Весь этот развал сезона дал мне вкусить тогдашнюю столичную жизнь в разных направлениях. В писательский мир я уже был вхож, хотя еще с большими пробелами, в театральный также, публичные сборища посещал достаточно.

Через двоих моих сожителей по квартире, В. Дондукова и П. Гейдена, я ознакомился отчасти и со сферой молодых гвардейцев. Они оба вышли из Пажеского корпуса, и один из них, Гейден, кончил курс в Артиллерийской академии, а Дондуков состоял вольным слушателем в университете. В военную службу никто из них не поступил.

Для меня как для будущего бытописателя не лишенными интереса оказались и их воспоминания, рассказы, анекдоты кадет о лагерной службе и все их ближайшие приятели, служившие в разных частях гвардии.

Светский круг знакомств сложился у меня с первой же зимы довольно большой, главным образом через Дондукова, с семейством которого я в Дерпте так сошелся, и через мою двоюродную сестру С. Л. Боборыкину, тогда круглую сироту, жившую у своей кузины, княгини Шаховской, жены известного тогда крупного деятеля по финансово-экономической части А. И. Бутовского, директора департамента мануфактур и торговли.

Сонечка Боборыкина считалась красавицей. Когда она была еще в Екатерининском институте и я навещал ее студентом, моя мать сильно побаивалась, чтобы я со временем не женился на ней. До этого не дошло, и когда я нашел ее в доме Бутовских роскошной девицей, собирающейся замуж, у нас установились с ней чисто приятельские отношения. Я не был уже влюблен в нее, а она имела со мной всегда шутливый тон и давала мне всякие юмористические прозвища.
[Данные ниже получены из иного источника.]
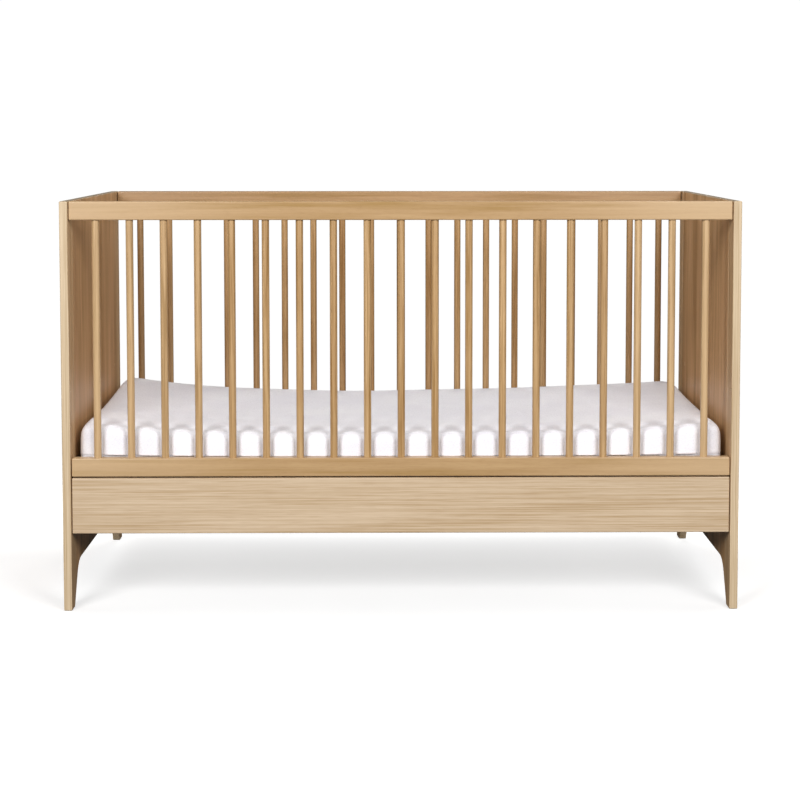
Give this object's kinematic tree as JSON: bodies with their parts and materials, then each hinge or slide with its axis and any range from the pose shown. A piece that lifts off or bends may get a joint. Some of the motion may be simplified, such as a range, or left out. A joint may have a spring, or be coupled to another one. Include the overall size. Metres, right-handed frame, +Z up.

В доме ее кузины, в огромном казенном помещении около Технологического института, давали танцевальные вечера, и с многими дамами и девицами я познакомился как писатель. Но это не было там особенно привлекал тельным званием.

В ту же зиму Сонечка вышла за офицера некрасивой наружности, без всякого блеска, даже без большого состояния, одного из сыновей поэта Баратынского, к немалому удивлению всех ее поклонников. Они поселились в Петербурге, и у меня стало зимним домом больше.